The standing of the 1964 song keeps growing. In 2005 the Martha and the Vandellas recording was entered into the National Recording Registry, the Library of Congress’s collection of recordings that “are culturally, historically, or aesthetically important, and/or inform or reflect life in the United States.” In 2011, at a celebration of Motown at the White House, President Barack Obama called “Dancing in the Street” “the sound track of the civil rights era.”
The song turned up in singing competitions for the reality television series American Idol. In 2011 Naima Adedapo, twenty-six, made it to the final ten with “Dancing in the Street.” With a low, strong voice she did a veritable homage to Martha Reeves but with African dancing included, which it is hard to imagine Martha doing. Adedapo said she chose the song because even though Reeves had said it was just “about having a good time, it was also an anthem for the civil rights movement.”
The various interpretations of the song are still alive.
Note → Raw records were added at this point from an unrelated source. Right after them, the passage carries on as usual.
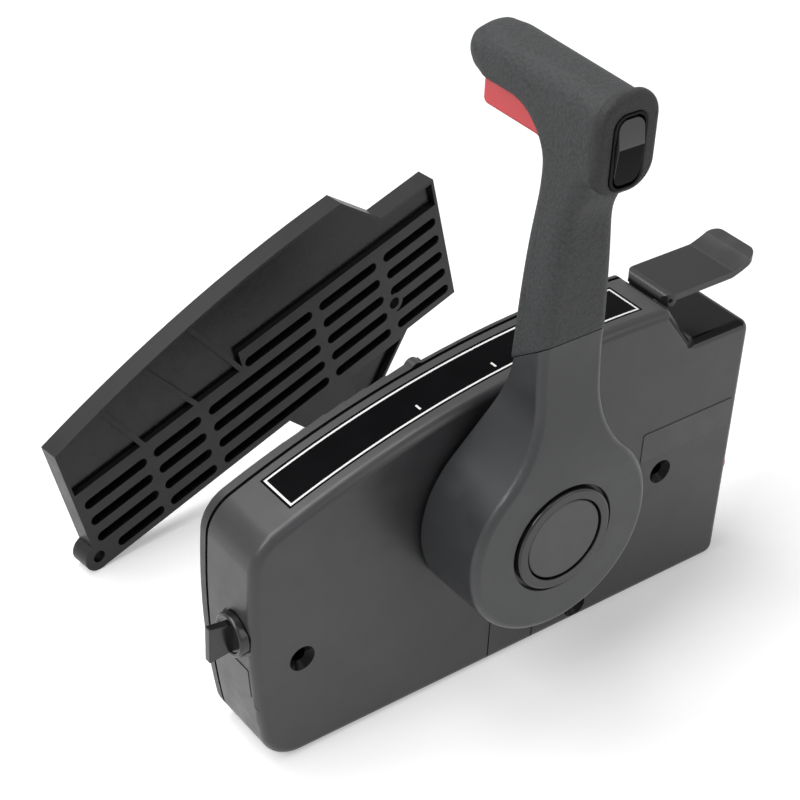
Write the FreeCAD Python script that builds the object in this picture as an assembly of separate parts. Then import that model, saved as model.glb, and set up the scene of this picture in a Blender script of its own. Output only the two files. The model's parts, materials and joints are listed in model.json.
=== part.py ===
import FreeCAD, Part
import math
import os

# Side-mount remote control for an outboard engine: a two-piece moulded box with a single
# T-handled lever, and the slotted spacer plate that goes behind it, shown standing beside it.
# Millimetres. Origin on the lever's pivot axis, in the rear mounting plane of the box.
# +Z is up, +X points aft along the box, and the operator is on the -Y side.

V = FreeCAD.Vector

# General fits
GAP = 0.3
RUNNING = 0.05
SKIN = 0.1
THROUGH = (-300.0, 300.0)

# Box outline, seen from the operator's side
BASE_Z = -101.0
RIGHT_X = 145.3
TOP_Z = 63.0
TOP_MID_X = 60.0
TOP_RADIUS = 470.0
END_X = -132.5
END_Z = -8.0
END_RADIUS = 413.0
LOWER_LEFT_ROUND = 19.0
UPPER_LEFT_ROUND = 19.0
RIGHT_ROUND = 6.0
SHELF_Z = 39.0
SHELF_FOOT_X = 108.0
SHELF_LIP_X = 91.0
SHELF_ROUND = 6.0
LIP_ROUND = 4.0

# Box depth and walls
HOUSING_DEPTH = 35.0
COVER_DEPTH = 6.0
WALL = 2.5
FACE_ROUND = 4.5
COVER_ROUND = 1.5
COVER_FLOOR = 2.6
COVER_LIP = 2.0
COVER_LIP_WALL = 1.6
COVER_STEP_X = -21.0
COVER_STEP_IN = 3.5
COVER_STEP_DEPTH = 3.5
HUMP_X = -24.0
HUMP_R = 4.0
HUMP_PROUD = 1.0
SEAM_GROOVE = 0.8
FRONT_Y = -(HOUSING_DEPTH + COVER_DEPTH)
SEAM_Y = -COVER_DEPTH
INNER_FRONT_Y = FRONT_Y + WALL

# Three countersunk holes that take the mounting screws through the box
MOUNT_HOLES = ((-106.8, -45.2), (51.6, -91.8), (97.9, -30.5))
MOUNT_HOLE_R = 3.3
MOUNT_SINK_R = 6.4
MOUNT_TUBE_R = 6.8

# Cover screws
COVER_SCREW_XZ = ((-117.0, -76.0), (-119.0, 10.0), (8.0, 50.0), (134.0, 28.0), (134.0, -90.0), (18.0, -91.0))
COVER_SCREW_R = 1.5
COVER_SCREW_HEAD_R = 3.2
COVER_SCREW_HEAD = 1.8
COVER_SCREW_LONG = 16.0
COVER_POST_R = 4.2
FLOOR_RIB_X = (-70.0, 0.0, 90.0)
FLOOR_RIB_Y = INNER_FRONT_Y + 4.5

# Two shallow split lines under the hub
SPLIT_X = (-1.5, 25.0)
SPLIT_TOP_Z = -55.0
SPLIT_WIDE = 0.7
SPLIT_DEEP = 0.6

# Label plates
ARC_LABEL_X = (-108.5, 80.0)
ARC_LABEL_Y = (FRONT_Y + 8.2, SEAM_Y - 5.0)
ARC_LABEL_SINK = 1.0
ARC_LABEL_THICK = 0.8
SIDE_LABEL_X = (83.5, 140.6)
SIDE_LABEL_Z = (-20.5, -3.6)
END_LABEL_Y = (FRONT_Y + 5.2, FRONT_Y + 20.5)
END_LABEL_Z = (-60.0, -44.0)
LABEL_THICK = 0.3

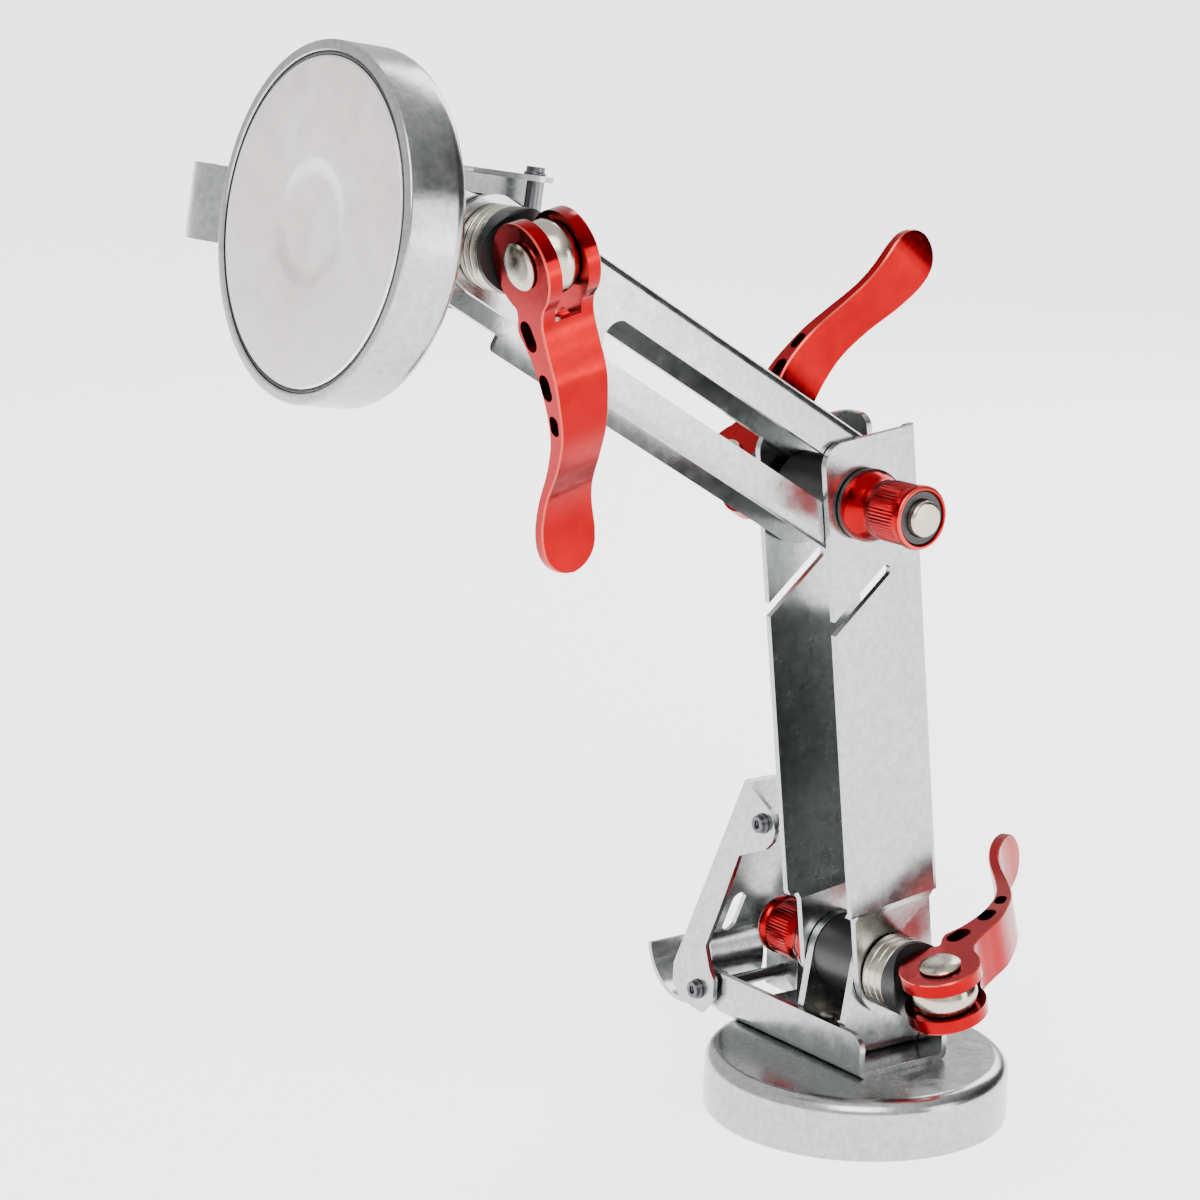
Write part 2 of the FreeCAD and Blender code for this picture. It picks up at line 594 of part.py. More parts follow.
def upper_arm(label, frame):
    """Slotted U channel that slides and turns on the elbow's rod."""
    step = "(upper_reach - upper_step)"
    width = "upper_half * 2"
    wall = box("ArmWall", ("upper_front + upper_back", width, step),
               ("-upper_front", "-upper_half", "0"))
    root = cylinder("ArmRoot", "upper_round", width, ("upper_round_shift", "-upper_half", "0"), "y")
    web_side = box("ArmWebSide", ("upper_back + upper_offset", width, "upper_reach - upper_web_gap"),
                   ("-upper_offset", "-upper_half", "0"))
    ear = box("EarWall", ("upper_ear * 2", width, "upper_step"),
              ("upper_offset - upper_ear", "-upper_half", step))
    ear_end = cylinder("EarRound", "upper_ear", width, ("upper_offset", "-upper_half", "upper_reach"),
                       "y")
    outer = fuse("ArmBlank", wall, root, web_side, ear, ear_end)
    along, back = Vector(0, 0, 1), value("upper_back")
    outer = rounded("ArmBends", outer, "arm_bend",
                    lambda edge, at: is_line(edge, along) and near(at.x, back))
    inner = "(upper_half - arm_sheet)"
    room = box("ArmRoom", ("upper_back * 4", inner + " * 2", "upper_reach * 2"),
               ("-upper_back * 3 - arm_sheet", "-" + inner, "-upper_reach / 2"))
    slot = box("ArmSlot", ("slot_half * 2", "upper_half * 4", "slot_far"),
               ("-slot_half", "-upper_half * 2", "0"))
    reach = "upper_half * 2"
    ends = [bored("slot_half", reach), bored("slot_half", reach, ("0", "0", "slot_far"))]
    bore = bored("rod_window", reach, ("upper_offset", "0", "upper_reach"))
    keep(label, cut("Arm", outer, room, slot, *ends, bore), frame)


# --------------------------------------------------------------------------- skewer parts
def skewer_rod(label, frame, face):
    """Rod with a flattened neck and a round eye for the cam pin."""
    tail = face + " + nut_washer_thick + nut_length + face_gap + rod_tail"
    rod = cylinder("Rod", "rod_radius", tail + " + " + face + " + cam_standoff",
                   ("0", "0", "-(" + face + ") - cam_standoff"))
    end = value(tail)
    rod = rounded("RodEnd", rod, "rod_chamfer",
                  lambda edge, at: edge.Closed and near(at.z, end))
    eye_z = "-(" + face + ") - cam_standoff"
    sides = [box("RodFlat", ("rod_radius * 2", "rod_radius * 4", "neck_start + rod_radius"),
                 (x, "-rod_radius * 2", eye_z + " - rod_radius"))
             for x in ("eye_half", "-eye_half - rod_radius * 2")]
    shank = cut("RodShank", rod, *sides)
    eye = cylinder("RodEye", "eye_radius", "eye_half * 2", ("-eye_half", "0", eye_z), "x")
    pin_hole = cylinder("RodPinHole", "pin_hole", "eye_half * 4", ("-eye_half * 2", "0", eye_z), "x")
    keep(label, cut("RodBody", fuse("RodBlank", shank, eye), pin_hole), frame)


def tube(name, radius, bore, start, length):
    """Ring about the rod, from start along local Z."""
    ring = cylinder(name, radius, length, ("0", "0", start))
    hole = cylinder(name + "Bore", bore, "(" + length + ") * 2",
                    ("0", "0", "(" + start + ") - (" + length + ") / 2"))
    return cut(name, ring, hole)


def spacer_tube(label, frame, half, radius):
    """Tube that keeps two ears apart while the rod pulls on them."""
    keep(label, tube("Spacer", radius, "rod_hole", "-(" + half + ")", "(" + half + ") * 2"), frame)


def steel_washers(label, frame, face):
    """Three plain washers under the cam cup."""
    rings = []
    for count in ("1", "2", "3"):
        start = "-(" + face + ") - washer_thick * " + count
        ring = tube("Washer", "washer_radius", "rod_hole", start, "washer_thick - fit_gap")
        rim = value("washer_radius")
        rings.append(rounded("WasherRim", ring, "washer_edge",
                             lambda edge, at: edge.Closed and near(math.hypot(at.x, at.y), rim)))
    stack = doc.addObject("Part::Compound", "Washers")
    stack.Links = rings
    keep(label, stack, frame)


def cam_cup(label, frame, face):
    """Plastic cup whose trough the lever's cam ends turn in; its rim is cut back at the blade."""
    start = "-(" + face + ") - washer_thick * 3 - cup_washer_rise"
    ring = tube("Cup", "cup_washer_radius", "rod_hole", start, "cup_washer_rise - fit_gap")
    trough_tool = cylinder("CupTrough", "cam_room", "cup_washer_radius * 4",
                           ("-cup_washer_radius * 2", "0", "-(" + face + ") - cam_standoff"), "x")
    notch_z = "-(" + face + ") - cam_standoff + cup_notch_low"
    notch = box("CupNotch", ("cup_washer_radius * 2", "cup_washer_radius", "cup_washer_rise"),
                ("-cup_washer_radius", "cup_notch", notch_z + " - cup_washer_rise"))
    keep(label, cut("CupBody", ring, trough_tool, notch), frame)


def cam_lever(label, frame):
    """Forked lever in the frame of its own pin: local X is the pin, local Y the blade."""
    blade = padded("Blade", "YZ_Plane", corners_of("blade"), "lever_width")
    ear = cylinder("LeverEar", "ear_radius", "lever_width",
                   ("-lever_width / 2", "ear_offset", "ear_offset"), "x")
    half = corners_of("plan")
    mirrored = [("-" + x, y) for x, y in reversed(half)]
    plan = padded("LeverPlan", "XY_Plane", half + mirrored, "lever_width * 4")
    blank = common("LeverBlank", fuse("LeverSide", blade, ear), plan)
    fork = box("LeverFork", ("fork_half * 2", "ear_radius * 2 + fork_depth", "lever_width * 4"),
               ("-fork_half", "-ear_radius * 2", "-lever_width * 2"))
    bore = cylinder("LeverBore", "pin_hole", "lever_width * 2", ("-lever_width", "0", "0"), "x")
    tools = [fork, bore]
    for index in range(len(LEVER_SLOTS)):
        tools.extend(lever_slot("slot%d_" % index))
    keep(label, cut("CamLever", blank, *tools), frame)


def lever_slot(prefix):
    """Tools of one oblong slot across the blade: a box and its two round ends."""
    slope = value(prefix + "slope")
    along = Vector(0, math.cos(math.radians(slope)), math.sin(math.radians(slope)))
    across = Vector(0, -along.z, along.y)
    middle = Vector(0, value(prefix + "along"), value(prefix + "height"))
    width = value("lever_width")
    half_run = value(prefix + "length - " + prefix + "width") / 2
    radius = value(prefix + "width") / 2
    run = doc.addObject("Part::Box", "LeverSlot")
    start = middle - along * half_run - across * radius - Vector(width, 0, 0)
    run.Placement = Placement(start, Rotation(Vector(1, 0, 0), slope))
    bind(run, Length="lever_width * 2", Width=prefix + "length - " + prefix + "width",
         Height=prefix + "width")
    tools = [run]
    for side in (-half_run, half_run):
        end = doc.addObject("Part::Cylinder", "LeverSlotEnd")
        end.Placement = Placement(middle + along * side - Vector(width, 0, 0),
                                  Rotation(Vector(0, 1, 0), 90))
        bind(end, Radius=prefix + "width / 2", Height="lever_width * 2")
        tools.append(end)
    return tools


def cam_pin(label, frame):
    """Headed pin through fork and eye, riveted over at its other end."""
    shank = cylinder("PinShank", "pin_radius", "lever_width", ("-lever_width / 2", "0", "0"), "x")
    head = cylinder("PinHead", "pin_head_radius", "pin_head_rise",
                    ("lever_width / 2 + fit_gap", "0", "0"), "x")
    neck = cylinder("PinNeck", "pin_radius", "pin_head_rise", ("lever_width / 2 - fit_gap", "0", "0"),
                    "x")
    tail = cylinder("PinTail", "pin_tail_radius", "pin_tail_rise",
                    ("-lever_width / 2 - pin_tail_rise - fit_gap", "0", "0"), "x")
    tail_neck = cylinder("PinTailNeck", "pin_radius", "pin_tail_rise",
                         ("-lever_width / 2 - pin_tail_rise", "0", "0"), "x")
    keep(label, fuse("Pin", shank, neck, head, tail, tail_neck), frame)


def knurled_nut(label, frame):
    """Hand nut with a wide flange, a waist and a straight grip."""
    keep(label, turned("NutTurning", corners_of("nut")), frame)


def nut_insert(label, frame):
    """Ring pressed into the nut's outer end."""
    ring = tube("Insert", "insert_radius", "rod_hole",
                "nut_length - insert_depth + fit_gap", "insert_depth - insert_set")
    keep(label, ring, frame)


def nut_washer(label, frame, face):
    ring = tube("NutWasher", "nut_washer_radius", "rod_hole", face, "nut_washer_thick")
    keep(label, ring, frame)


# --------------------------------------------------------------------------- the clamp
HEADS = {"lower": (lower_head_frame, 0.0), "upper": (upper_head_frame, 7.0)}
for end, (head, release_swing) in HEADS.items():
    magnet_cup(end + "_magnet_cup", head)
    magnet_disc(end + "_magnet_disc", head)
    resin_ring(end + "_resin_ring", head)
    base_channel(end + "_base_channel", head)
    clevis_bracket(end + "_clevis_bracket", head)
    clevis_screws(end + "_clevis_screws", head)
    hinge = Vector(0, value("release_pivot_y"), value("release_pivot_z"))
    swung = head.multiply(Placement(Vector(), Rotation(Vector(1, 0, 0), -release_swing), hinge))
    release_lever(end + "_release_lever", swung)
    for bolt, spot in RELEASE_BOLTS.items():
        release_bolt("%s_release_%s_bolt" % (end, bolt), swung, spot)
        release_nut("%s_release_%s_nut" % (end, bolt), swung, spot)

lower_arm("lower_arm", lower_arm_frame)
upper_arm("upper_arm", upper_arm_frame)

# place, side of the nut, direction of the lever, its swing outwards, pin's head side,
# half length and radius of the spacer, outer face of the arm
SKEWERS = {
    "lower": (ankle, 1, 15.1, -15.1, 1, "clevis_half - clevis_sheet - fit_gap", "spacer_radius",
              "upper_half"),
    "middle": (elbow, -1, 52.7, 7.9, -1, "upper_half - arm_sheet - face_gap",
               "elbow_spacer_radius", "lower_half"),
    "upper": (wrist, 1, -75.9, 7.3, -1, "clevis_half - clevis_sheet - fit_gap", "spacer_radius",
              "upper_half"),
}
for end, (place, nut_side, direction, swing, head_side, room, tube_radius, arm_face) in (
        SKEWERS.items()):
    skewer = skewer_frame(place, nut_side, direction)
    seat = arm_face + " + face_gap"
    skewer_rod(end + "_skewer_rod", skewer, seat)
    spacer_tube(end + "_spacer_tube", skewer, room, tube_radius)
    steel_washers(end + "_steel_washers", skewer, seat)
    cam_cup(end + "_cam_cup", skewer, seat)
    pin_place = Placement(Vector(0, 0, -value(seat + " + cam_standoff")), Rotation())
    swung = skewer.multiply(pin_place).multiply(
        Placement(Vector(), Rotation(Vector(1, 0, 0), -swing)))
    cam_lever(end + "_cam_lever", swung)
    facing = Placement(Vector(), Rotation(Vector(0, 0, 1), 0 if head_side > 0 else 180))
    cam_pin(end + "_cam_pin", swung.multiply(facing))
    nut_washer(end + "_nut_washer", skewer, seat)
    nut_place = Placement(Vector(0, 0, value(seat + " + nut_washer_thick + fit_gap")), Rotation())
    nut_frame = skewer.multiply(nut_place)
    knurled_nut(end + "_knurled_nut", nut_frame)
    nut_insert(end + "_nut_insert", nut_frame)

# --------------------------------------------------------------------------- check and export
doc.recompute()
faulty = [obj.Name for obj in doc.Objects if {"Invalid", "Error"} & set(obj.State)]
if faulty:
    raise RuntimeError("objects that did not recompute: " + ", ".join(faulty))
os.makedirs("parts", exist_ok=True)
for name, obj in nodes.items():
    if obj.Shape.isNull() or not obj.Shape.isValid() or not obj.Shape.Solids:
        raise RuntimeError("bad shape: " + name)
    obj.Shape.exportStep("parts/%s.step" % name)
print(len(nodes), "sub-parts written")
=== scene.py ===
"""Looks of the double-head magnetic support clamp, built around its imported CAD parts.

Metres, +Z up, origin at the centre of the lower magnet's face.
"""
import json
import math

import bmesh
import bpy
from mathutils import Matrix, Vector


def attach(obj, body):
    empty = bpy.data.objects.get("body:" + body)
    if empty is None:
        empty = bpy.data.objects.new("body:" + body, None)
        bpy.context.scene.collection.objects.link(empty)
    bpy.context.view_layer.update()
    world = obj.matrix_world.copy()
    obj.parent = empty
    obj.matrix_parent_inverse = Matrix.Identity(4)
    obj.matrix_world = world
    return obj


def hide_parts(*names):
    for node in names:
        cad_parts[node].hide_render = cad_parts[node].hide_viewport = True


MM = 0.001
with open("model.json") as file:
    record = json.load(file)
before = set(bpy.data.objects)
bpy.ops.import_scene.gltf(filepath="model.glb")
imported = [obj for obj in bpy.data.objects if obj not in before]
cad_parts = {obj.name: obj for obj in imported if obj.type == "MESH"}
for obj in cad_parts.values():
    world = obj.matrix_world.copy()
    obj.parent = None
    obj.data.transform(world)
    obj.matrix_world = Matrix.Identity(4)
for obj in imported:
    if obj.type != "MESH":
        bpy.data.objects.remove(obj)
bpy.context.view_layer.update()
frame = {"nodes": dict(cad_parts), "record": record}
nodes = frame["nodes"]
body_of = {node: body for body, members in frame["record"]["behaviour"]["bodies"].items()
           for node in members}

# --------------------------------------------------------------------------- frames of the links
LOWER_LEAN = math.radians(7.0)
UPPER_RISE = math.radians(30.8)
HEAD_TURN = math.radians(98.38)
PIVOT_HEIGHT = 36 * MM


def axes_matrix(x, y, z, origin):
    """4x4 matrix whose columns are three axes and an origin."""
    matrix = Matrix((x, y, z)).transposed().to_4x4()
    matrix.translation = origin
    return matrix


ankle = Vector((0, 0, PIVOT_HEIGHT))
lower_up = Vector((-math.sin(LOWER_LEAN), 0, math.cos(LOWER_LEAN)))
lower_web = Vector((math.cos(LOWER_LEAN), 0, math.sin(LOWER_LEAN)))
elbow = ankle + lower_up * 110 * MM - lower_web * 1.6 * MM
upper_along = Vector((-math.cos(UPPER_RISE), 0, math.sin(UPPER_RISE)))
upper_web = Vector((math.sin(UPPER_RISE), 0, math.cos(UPPER_RISE)))
wrist = elbow + upper_along * 113.2 * MM + upper_web * 1.6 * MM
head_turn = Matrix.Rotation(HEAD_TURN, 4, "Y")
upper_head = Matrix.Translation(wrist) @ head_turn @ Matrix.Translation(-ankle)
HEADS = {"lower": Matrix.Identity(4), "upper": upper_head}


def skewer_matrix(place, nut_side, degrees):
    """Local Z along the rod to its nut, local Y the way that the cam lever points."""
    angle = math.radians(degrees)
    lever = Vector((math.cos(angle), 0, math.sin(angle)))
    rod = Vector((0, nut_side, 0))
    return axes_matrix(lever.cross(rod), lever, rod, place)


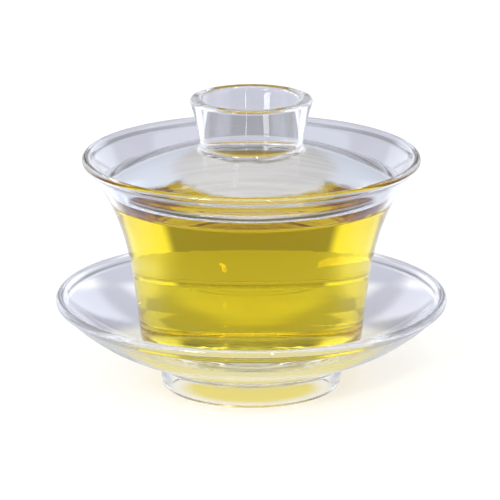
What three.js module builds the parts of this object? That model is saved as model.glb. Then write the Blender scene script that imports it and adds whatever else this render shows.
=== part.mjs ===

A 2005 collection of anarchist writing was titled Dancin’ in the Street, and the book was dedicated to “Martha and the Vandellas, who suggested what we might do once the doors were opened.”
In 2001, after an airplane attack on the World Trade Center and the Pentagon spre
ad panic in the United States, Clear Channel Communications, the largest radio station owner in the country, issued a list of more than seventy songs that they advised the radio stations to avoid playing. “Dancing in the Street” was on the list.
• • •
Many in the music industry have reflected on the extraordinary durability of “Dancing in the Street” and other Motown songs. Jon Landau said:
One of the distinctive features of Motown, along with a few other records such as the Beatles, is that their music sounds incredibly contemporary today. You listen to “Dancing in the Street” today and there is a modernism there, a contemporary feel. Stax were great. When you compare, Motown was the most forward looking. “Dancing in the Street” when it comes on right from the first second it is so in your face in a very good way. There is such clarity to the sound. On Motown records it’s obvious that all the producers and artists went for very clear diction. You get every word. Martha Reeves is clear as a bell. People did check it out on car radio, but the reality is that the clearest and brightest recording is what will sound the best on anything. They were among the first where the bass on these records was much more legible but also at the upper register the strings and horns. You could read the whole register.